An expanded boundary would ease the way for a single landowner, such as himself, to work directly with Cal Fire and other local, state and federal agencies on creating firebreaks and easements within the hilly area north of the Yuba River.

That would also allow new residential development, because homes can be built on 5-acre lots within a boundary, but only 10-to 20-acre lots outside of one.
Richards, though, said he doesn't foresee more than 140 new homes, and possibly half that, in the next 20 years in Oregon House, even with expanded boundaries. Market conditions and pressure from residents already there, he said, would limit what's built.

Other committee members include Rod Hiskins, the owner of a large equestrian training center near Richards' ranch, and Jenny Brown, a North Yuba Water District board member.

Richards said the group envisions making Oregon House a destination for tourism between the equestrian center, a new trail system along the Yuba River, and increased public access to Renaissance Vineyard and Winery, which is operated by the controversial Fellowship of Friends group.

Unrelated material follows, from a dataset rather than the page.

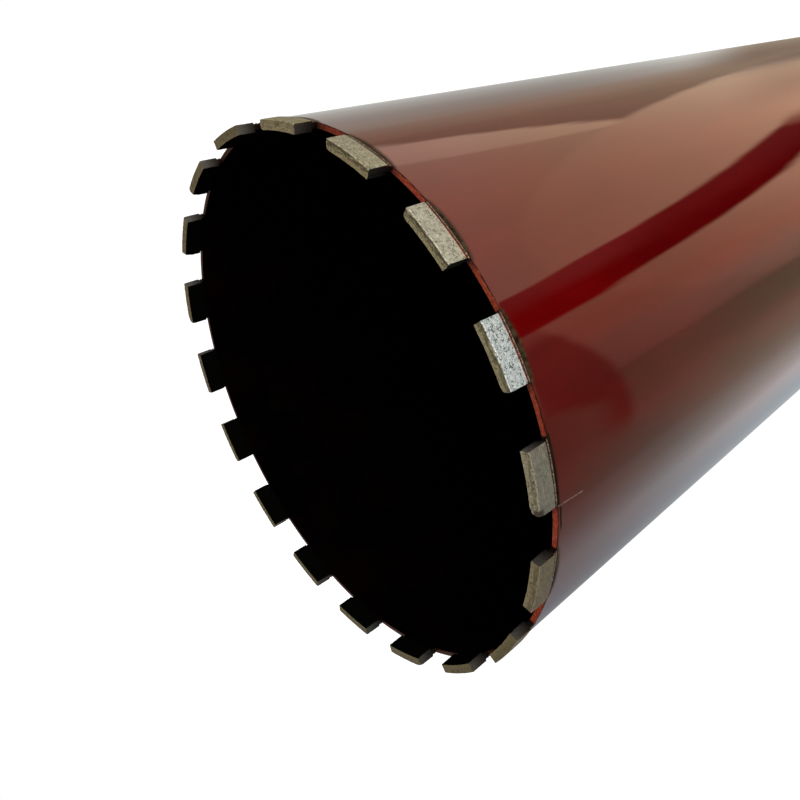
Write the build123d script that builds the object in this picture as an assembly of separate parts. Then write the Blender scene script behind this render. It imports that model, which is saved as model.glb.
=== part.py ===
from build123d import *
import os
from math import degrees, sqrt

# Diamond core bit for drilling concrete. A thin steel barrel carries a crown of sintered
# segments on its open rim. A back plate is welded into its other end, and a threaded hub
# on the plate screws onto the drill's spindle.
# Millimetres. The bit stands on the hub's end face with its open rim up. The origin is the
# centre of that face, +Z runs along the axis of rotation to the cutting rim, and +X passes
# through the middle of segment_01. The segments are numbered clockwise seen from above.

# Barrel
barrel_diameter = 250.0
barrel_wall = 2.5
barrel_length = 520.0
barrel_back_chamfer = 0.5

# Segments: a sintered body on a thinner foot that is welded to the rim
segment_count = 18
segment_length = 24.0
segment_thickness = 4.2
segment_body_height = 8.1
segment_outer_overhang = 0.7
segment_corner_chamfer = 0.7
segment_edge_chamfer = 0.35
segment_foot_height = 1.8
segment_foot_inset = 0.25

# Back plate, and the weld bead that runs round it in a bevel of the barrel
plate_thickness = 10.0
plate_fit = 0.1
plate_front_chamfer = 1.0
plate_weld_bevel = 1.5
plate_weld_width = 7.0
plate_weld_crown = 1.2
plate_weld_shoulder = 2.0

# Hub with the spindle thread, two wrench flats and a spigot through the plate
hub_diameter = 66.0
hub_length = 45.0
hub_end_chamfer = 2.0
hub_flat_depth = 5.5
hub_flat_height = 20.0
hub_flat_start = 10.0
hub_spigot_diameter = 44.0
hub_spigot_fit = 0.1
hub_weld_leg = 6.0
thread_diameter = 31.75
threads_per_inch = 7
thread_mouth_clearance = 0.5

# Worked out from the sizes above
inch = 25.4
thread_pitch = inch / threads_per_inch
thread_minor_radius = thread_diameter / 2 - 0.625 * sqrt(3) / 2 * thread_pitch
thread_mouth_radius = thread_diameter / 2 + thread_mouth_clearance
thread_mouth_depth = thread_mouth_radius - thread_minor_radius
barrel_outer_radius = barrel_diameter / 2
barrel_inner_radius = barrel_outer_radius - barrel_wall
plate_back_z = hub_length
plate_front_z = plate_back_z + plate_thickness
rim_z = plate_back_z + barrel_length
segment_outer_radius = barrel_outer_radius + segment_outer_overhang
segment_inner_radius = segment_outer_radius - segment_thickness
segment_angle = degrees(segment_length / segment_outer_radius)


def turned(profile):
    """Revolve a closed profile, drawn as radius and height, about the Z axis."""
    return revolve(Plane.XZ * make_face(profile), Axis.Z)


def barrel():
    """Steel tube, bevelled inside its back end for the weld of the back plate."""
    profile = Polyline(
        (barrel_inner_radius, rim_z),
        (barrel_outer_radius, rim_z),
        (barrel_outer_radius, plate_back_z + barrel_back_chamfer),
        (barrel_outer_radius - barrel_back_chamfer, plate_back_z),
        (barrel_inner_radius + plate_weld_bevel, plate_back_z),
        (barrel_inner_radius, plate_back_z + plate_weld_bevel),
        close=True,
    )
    return turned(profile)


def back_plate():
    """Round plate in the barrel's back end, one with the crowned weld bead around it."""
    hole_radius = hub_spigot_diameter / 2 + hub_spigot_fit
    plate_radius = barrel_inner_radius - plate_fit
    bead_outer = barrel_inner_radius + plate_weld_bevel
    bead_inner = bead_outer - plate_weld_width
    crown_z = plate_back_z - plate_weld_crown
    profile = Polyline(
        (bead_inner, plate_back_z),
        (bead_inner + plate_weld_shoulder, crown_z),
        (bead_outer - plate_weld_shoulder, crown_z),
        (bead_outer, plate_back_z),
        (barrel_inner_radius, plate_back_z + plate_weld_bevel),
        (plate_radius, plate_back_z + plate_weld_bevel),
        (plate_radius, plate_front_z - plate_front_chamfer),
        (plate_radius - plate_front_chamfer, plate_front_z),
        (hole_radius, plate_front_z),
        (hole_radius, plate_back_z),
        close=True,
    )
    return turned(profile)


def spindle_hub():
    """Turned hub, bored to the thread's minor diameter, with its weld against the plate."""
    outer = hub_diameter / 2
    spigot = hub_spigot_diameter / 2
    profile = Polyline(
        (thread_mouth_radius, 0),
        (outer - hub_end_chamfer, 0),
        (outer, hub_end_chamfer),
        (outer, plate_back_z - hub_weld_leg),
        (outer + hub_weld_leg, plate_back_z),
        (spigot, plate_back_z),
        (spigot, plate_front_z),
        (thread_mouth_radius, plate_front_z),
        (thread_minor_radius, plate_front_z - thread_mouth_depth),
        (thread_minor_radius, thread_mouth_depth),
        close=True,
    )
    hub = turned(profile)
    cutter = Box(hub_diameter, hub_flat_depth, hub_flat_height)
    cutter_y = outer - hub_flat_depth / 2
    cutter_z = hub_flat_start + hub_flat_height / 2
    for side in (-1, 1):
        hub -= Pos(0, side * cutter_y, cutter_z) * cutter
    return hub


def ring_sector(inner_radius, outer_radius, angle):
    """Flat face between two arcs about the origin, centred on +X."""
    inner_arc = CenterArc((0, 0), inner_radius, -angle / 2, angle)
    outer_arc = CenterArc((0, 0), outer_radius, -angle / 2, angle)
    start_side = Line(inner_arc @ 0, outer_arc @ 0)
    end_side = Line(inner_arc @ 1, outer_arc @ 1)
    return make_face([inner_arc, end_side, outer_arc, start_side])


def segment():
    """One cutting segment on the +X side: curved body and foot, seated on the rim."""
    outline = ring_sector(segment_inner_radius, segment_outer_radius, segment_angle)
    outline = chamfer(outline.vertices(), segment_corner_chamfer)
    body = extrude(outline, segment_body_height)
    body = chamfer(body.faces().sort_by(Axis.Z)[-1].edges(), segment_edge_chamfer)
    foot_angle = segment_angle - degrees(2 * segment_foot_inset / segment_outer_radius)
    foot_face = ring_sector(barrel_inner_radius, barrel_outer_radius, foot_angle)
    foot = extrude(foot_face, segment_foot_height)
    return Pos(0, 0, rim_z) * (foot + Pos(0, 0, segment_foot_height) * body)


def main():
    parts = {
        "barrel": barrel(),
        "back_plate": back_plate(),
        "spindle_hub": spindle_hub(),
    }
    first_segment = segment()
    for index in range(segment_count):
        turn = Rotation(0, 0, -360 / segment_count * index)
        parts[f"segment_{index + 1:02d}"] = turn * first_segment

    os.makedirs("parts", exist_ok=True)
    for name, solid in parts.items():
        export_step(solid, f"parts/{name}.step")


main()
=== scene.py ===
import math
from collections import namedtuple

import bpy
from mathutils import Matrix, Vector, noise


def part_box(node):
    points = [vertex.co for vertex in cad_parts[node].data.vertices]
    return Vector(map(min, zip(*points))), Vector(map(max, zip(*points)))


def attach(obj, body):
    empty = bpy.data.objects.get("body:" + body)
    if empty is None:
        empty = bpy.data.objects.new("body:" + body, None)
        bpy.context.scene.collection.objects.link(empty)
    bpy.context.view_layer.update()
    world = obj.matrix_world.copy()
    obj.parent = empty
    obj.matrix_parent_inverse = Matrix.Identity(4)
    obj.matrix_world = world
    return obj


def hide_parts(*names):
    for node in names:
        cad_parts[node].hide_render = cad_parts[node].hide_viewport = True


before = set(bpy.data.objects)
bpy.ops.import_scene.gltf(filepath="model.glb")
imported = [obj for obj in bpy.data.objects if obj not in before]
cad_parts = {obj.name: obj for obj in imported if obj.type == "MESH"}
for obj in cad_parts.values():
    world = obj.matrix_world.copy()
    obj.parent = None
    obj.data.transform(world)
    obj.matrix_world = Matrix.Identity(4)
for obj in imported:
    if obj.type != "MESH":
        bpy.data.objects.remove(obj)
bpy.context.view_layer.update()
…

"These people have a lot invested up here," Richards said, as he led visitors on a tour of a few homes already built on his property and about a dozen more, most of them 2,500 square feet or more, built nearby. "They want that property to be nice."

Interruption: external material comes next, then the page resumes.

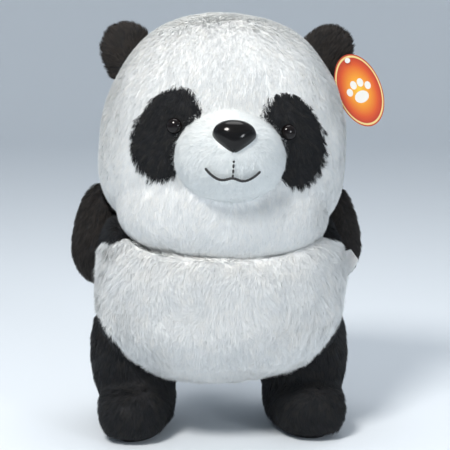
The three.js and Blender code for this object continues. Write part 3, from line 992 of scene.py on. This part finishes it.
def bend_limb(obj, body):
    """The top of a limb is sewn to the trunk. This only bakes the piece's place into its points, the same
    for arms and legs.
    """
    if body.startswith("arm"):
        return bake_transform(obj)
    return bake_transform(obj)


def limb_core(eggs):
    """The stuffing of an arm or leg: 4.5 mm inside its eggs and 5 mm clear of the trunk."""
    points, faces = remeshed([egg.net(SMALL_BALL) for egg in eggs], 3.0 * MM)
    points = smoothed(points, faces, 6)
    points = points - point_normals(points, faces) * 4.5 * MM
    points = HEAD.push_out(TRUNK.push_out(points, 5.0 * MM), 9.0 * MM)
    inside = np.any([egg.level(points, -3.0 * MM) < 1 for egg in eggs], axis=0)
    # Points driven out through the far side go to the nearest one that is still inside.
    good = points[inside]
    tree = tree_of(good)
    for i in np.flatnonzero(~inside):
        points[i] = good[tree.find(points[i])[1]]
    return points, faces


def make_limb(kind, word, net, eggs, seed, tints):
    body, node = f"{kind}_{word}", f"{kind}_cover_{word}"
    skin = mesh_object(f"{body}_cloth", *net, BLACK_CLOTH)
    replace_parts(bend_limb(skin, body), node)
    core = mesh_object(f"{body}_core_fibre", *limb_core(eggs), FIBRE)
    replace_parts(bend_limb(core, body), node.replace("cover", "stuffing"))

    def keep(p):
        inside = np.any([egg.level(p, 0.0) < 0.985 for egg in eggs], axis=0)
        against_trunk = (TRUNK.level(p, 3 * MM) < 1) & inside
        return ~against_trunk & (HEAD.level(p, 2 * MM) > 1) & (p[:, 2] > 3 * MM)

    fur = make_pile(f"{body}_pile", net, tints, seed, LIMB_GROWTH, downwards, keep, floor_room, rough=0.3)
    bend_limb(fur, body)


def floor_room(points):
    """Pile near the floor is shorter, so that it doesn't go through it."""
    return np.clip(0.25 + points[:, 2] / (14 * MM), 0.25, 1)


def leg_eggs(side):
    """The thigh and the foot."""
    hip = Egg((side * 77, 6, 74), 39, 52, 49, 66, 2.3)
    foot = Egg((side * 75, -21, 25), 30, 50, 27, 25, 2.8, turn_about("Z", side * 14))
    return [hip, foot]


def leg_net(side):
    points, faces = remeshed([egg.net(SMALL_BALL) for egg in leg_eggs(side)], 3.0 * MM)
    points = TRUNK.push_out(smoothed(points, faces, 8), 1.0 * MM)
    points = lumpy(smoothed(points, faces, 2), faces, 1.0 * MM, 0.06, 110 + side)
    points[:, 2] = np.maximum(points[:, 2], 1.2 * MM)
    return points, faces


def make_trunk_and_limbs():
    arms, legs = [arm_net(side) for side, _ in SIDES], [leg_net(side) for side, _ in SIDES]
    make_trunk(arms + legs)
    for (side, word), arm, leg in zip(SIDES, arms, legs):
        make_limb("arm", word, arm, [arm_egg(side)], 100 + side, BROWN_BLACK)
        make_limb("leg", word, leg, leg_eggs(side), 120 + side, BLACK)
        make_sole(side, word)


def make_sole(side, word):
    """The sole: a short-napped pad with a rounded edge under the foot."""
    foot = leg_eggs(side)[1]
    # The profile gives shares of the pad's outline and heights in millimetres, from its top to the floor.
    half_x, half_y, sides = foot.x * 0.66, foot.y * 0.68, 48
    profile = [(0.5, 2.6), (0.9, 2.5), (0.98, 1.9), (1.0, 1.1), (0.97, 0.3), (0.9, 0.0), (0.4, 0.0)]
    angles = np.linspace(0, 2 * math.pi, sides, endpoint=False)
    oval = np.stack([np.cos(angles) * half_x, np.sin(angles) * half_y, np.zeros(sides)], axis=1)
    floor_point = foot.centre * [1, 1, 0]
    rows = [(oval * share) @ foot.turn.T + floor_point + UP * height * MM for share, height in profile]
    points = np.vstack(rows)
    faces = [[b, a, d, c] for a, b, c, d in ring_faces(len(profile), sides)]
    faces.append(list(range(sides)))
    faces.append([(len(profile) - 1) * sides + i for i in range(sides)][::-1])
    sole = mesh_object(f"sole_{word}_pad", points, faces, BLACK_CLOTH)
    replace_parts(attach(sole, f"leg_{word}"), f"sole_{word}")


# ---------------------------------------------------------------------------------------------
# Stuffing and tack


def lining_of(node):
    """The eggs whose skins hold a lump of stuffing."""
    return {"head": [HEAD], "muzzle": [MUZZLE], "body": [TRUNK]}.get(node.split("_")[0], [])


def inside_lining(points, eggs, room):
    """Points drawn into the nearest of the eggs."""
    if not eggs:
        return points
    levels = np.stack([egg.level(points, -room) for egg in eggs])
    pulled = np.stack([egg.pull_in(points, room) for egg in eggs])
    return pulled[np.argmin(levels, axis=0), np.arange(len(points))]


def make_stuffing():
    """The fibre of the head, neck and trunk, from the CAD solids: softened and kept inside their covers."""
    for body, nodes in frame["record"]["behaviour"]["bodies"].items():
        for node in nodes:
            if "stuffing" in node and not body.startswith(("arm", "leg")):
                make_lump(body, node)


def make_lump(body, node):
    net = bmesh.new()
    net.from_mesh(frame["nodes"][node].data)
    points, faces = remeshed([points_and_triangles(net)], 4 * MM)
    points = smoothed(points, faces, 3)
    points = points - point_normals(points, faces) * 2.0 * MM
    points = inside_lining(lumpy(points, faces, 0.8 * MM, 0.02, 130), lining_of(node), 5.5 * MM)
    lump = mesh_object(f"{node}_fibre", points, faces, FIBRE)
    if body == "head":
        lump.matrix_world = LEAN
    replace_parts(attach(lump, body), node)


def paint_small_parts():
    frame["nodes"]["tag_tack"].material_slots[0].material = CLEAR


# ---------------------------------------------------------------------------------------------
# Tag and label

TAG = {"half_width": 20, "half_height": 34, "thick": 0.8, "lean": 23, "hole_radius": 1.6, "hole_inset": 5}


def tag_material():
    """Printed card: a yellow middle that turns orange-red outwards, a pale rim and a white paw print."""
    material, tree, shader = new_material("printed_card")
    links = tree.links
    place = add_node(tree, "ShaderNodeTexCoord")
    split = add_node(tree, "ShaderNodeSeparateXYZ")
    links.new(place.outputs["Object"], split.inputs["Vector"])

    def maths(operation, a, b):
        node = add_node(tree, "ShaderNodeMath", operation=operation)
        for socket, value in zip(node.inputs, (a, b)):
            if isinstance(value, (int, float)):
                socket.default_value = value
            else:
                links.new(value, socket)
        return node.outputs[0]

    def oval(x, z, half_x, half_z):
        """How far out a point is in an oval: 1 on its edge."""
        across_part = maths("DIVIDE", maths("SUBTRACT", split.outputs["X"], x * MM), half_x * MM)
        up_part = maths("DIVIDE", maths("SUBTRACT", split.outputs["Z"], z * MM), half_z * MM)
        squares = maths("ADD", maths("POWER", across_part, 2.0), maths("POWER", up_part, 2.0))
        return maths("SQRT", squares, 0.0)

    far = oval(0, 0, TAG["half_width"], TAG["half_height"])
    stops = [
        (0.0, (0.80, 0.50, 0.04)),
        (0.35, (0.76, 0.30, 0.02)),
        (0.72, (0.60, 0.08, 0.01)),
        (0.90, (0.42, 0.03, 0.01)),
        (0.915, (0.72, 0.55, 0.22)),
        (0.955, (0.72, 0.55, 0.22)),
        (0.97, (0.42, 0.04, 0.01)),
    ]
    ramp = add_ramp(tree, stops)
    links.new(far, ramp.inputs["Fac"])
    paw = None
    toes = [(-8.6, 1.5, 2.7, 3.6), (-3.2, 6.4, 2.8, 3.9), (3.2, 6.4, 2.8, 3.9), (8.6, 1.5, 2.7, 3.6)]
    for pad in [(0, -6, 6.4, 5.4), *toes]:
        inside = maths("LESS_THAN", oval(*pad), 1.0)
        paw = inside if paw is None else maths("MAXIMUM", paw, inside)
    mix = add_node(tree, "ShaderNodeMix", data_type="RGBA")
    links.new(paw, mix.inputs["Factor"])
    links.new(ramp.outputs["Color"], mix.inputs[6])
    mix.inputs[7].default_value = (0.74, 0.72, 0.68, 1)
    links.new(mix.outputs[2], shader.inputs["Base Color"])
    set_inputs(shader, {"Roughness": 0.35, "Coat Weight": 0.3})
    return material


def make_tag():
    """The oval card with a hole, in its own plane, then set where its CAD solid hangs."""
    net = bmesh.new()
    half_width, half_height, radius = TAG["half_width"], TAG["half_height"], TAG["hole_radius"]
    outlines = [(72, half_width, half_height, 0), (24, radius, radius, half_height - TAG["hole_inset"])]
    edges = []
    for sides, half_x, half_z, middle_z in outlines:
        ring = []
        for i in range(sides):
            angle = 2 * math.pi * i / sides
            x, z = half_x * MM * math.cos(angle), middle_z * MM + half_z * MM * math.sin(angle)
            ring.append(net.verts.new((x, 0, z)))
        for a, b in zip(ring, ring[1:] + ring[:1]):
            edges.append(net.edges.new((a, b)))
    bmesh.ops.triangle_fill(net, edges=edges, use_beauty=True, use_dissolve=False)
    mesh = bpy.data.meshes.new("hang_tag_card")
    net.to_mesh(mesh)
    net.free()
    mesh.materials.append(tag_material())
    card = add_object("hang_tag_card", mesh)
    thickness = card.modifiers.new("card", "SOLIDIFY")
    thickness.thickness = TAG["thick"] * MM
    thickness.offset = 0
    card.location = middle_of("hang_tag")
    card.rotation_euler = (0, math.radians(-TAG["lean"]), 0)
    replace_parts(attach(card, "tag"), "hang_tag")


def make_label():
    """A folded loop of satin ribbon, sewn into the left side seam."""
    low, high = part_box("care_label")
    width, reach = 19 * MM, 18 * MM
    root = np.array([low.x + 1.5 * MM, (low.y + high.y) / 2, (low.z + high.z) / 2 + 0.5 * MM])
    rows, columns = 30, 12
    points, faces = [], []
    for i in range(rows + 1):
        share = i / rows
        out = reach * (1 - abs(2 * share - 1) ** 1.6)
        bow = 1.1 * MM * math.cos(math.pi * share) * (0.5 + 0.5 * math.sin(math.pi * share))
        for k in range(columns + 1):
            down = width * (0.5 - k / columns)
            curl = 1.3 * MM * math.sin(4.4 * k / columns + 0.6) * out / reach
            twist = 1.15 * out / reach
            back = down * math.sin(twist) + bow + curl - out * 0.15
            points.append([out * 0.95, back, down * math.cos(twist) + out * 0.22])
    for i in range(rows):
        for k in range(columns):
            a = i * (columns + 1) + k
            faces.append([a, a + 1, a + columns + 2, a + columns + 1])
    points = np.array(points) @ turn_about("Y", -32).T + root
    ribbon = mesh_object("care_label_ribbon", points, faces, RIBBON)
    modifier = ribbon.modifiers.new("ribbon", "SOLIDIFY")
    modifier.thickness = 0.25 * MM
    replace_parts(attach(ribbon, "trunk"), "care_label")


make_camera()
make_studio()
FACE = face_net()
make_head(FACE)
make_muzzle(FACE)
for ear_side, ear_word in SIDES:
    make_ear(ear_side, ear_word)
make_trunk_and_limbs()
make_tail()
make_stuffing()
paint_small_parts()
make_tag()
make_label()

But the suggestions from the Oregon House Planning Committee have gotten a cool response from those involved with the county's General Plan update, which will be finalized later this year.

Kevin Malen, Yuba County's community development director, said the Yuba Fire Safety Council wrote in a draft letter it doesn't recommend an expanded community boundary in Oregon House for fire safety reasons.

And both Malen and Supervisor Hal Stocker, whose district includes Oregon House, said allowing for more homes in the foothills runs counter to what the state wants to see in a General Plan.

"The push is getting people close to where they work, and that's a real challenge in the foothills," Malen said.

Under AB 32, SB 375 and standing policy from such agencies as Caltrans and the Sacramento Council of Governments, Stocker said, a plan update that suggests more homes could be built in Oregon House, even if they won't be, is likely to draw a challenge.

"I don't think you'd get away with the vehicle miles traveled by residents from that far," he said.

The way around that, Richards countered, is to make Oregon House's future development self-sustaining.

In addition to increased tourism and recreation, he said, there could be senior housing, all of which would need workers.

That's an approach with more promise, said Malen, because it means using what's already in Oregon House in a smarter way.

Stocker said he was less convinced.

"That's what all developers say," he said of plans to make a community self-sustaining. "But they make the money on the houses."

Richards, who lost a race for supervisor against Stocker seven years ago, said he would not be surprised if Stocker opposed his suggestion.

He's more concerned, he said, the General Plan update include input from people who live and own land in the places it will govern.

"We think we're working on the right thing here," he said, "but sometimes it's hard to convince people that it's the right thing."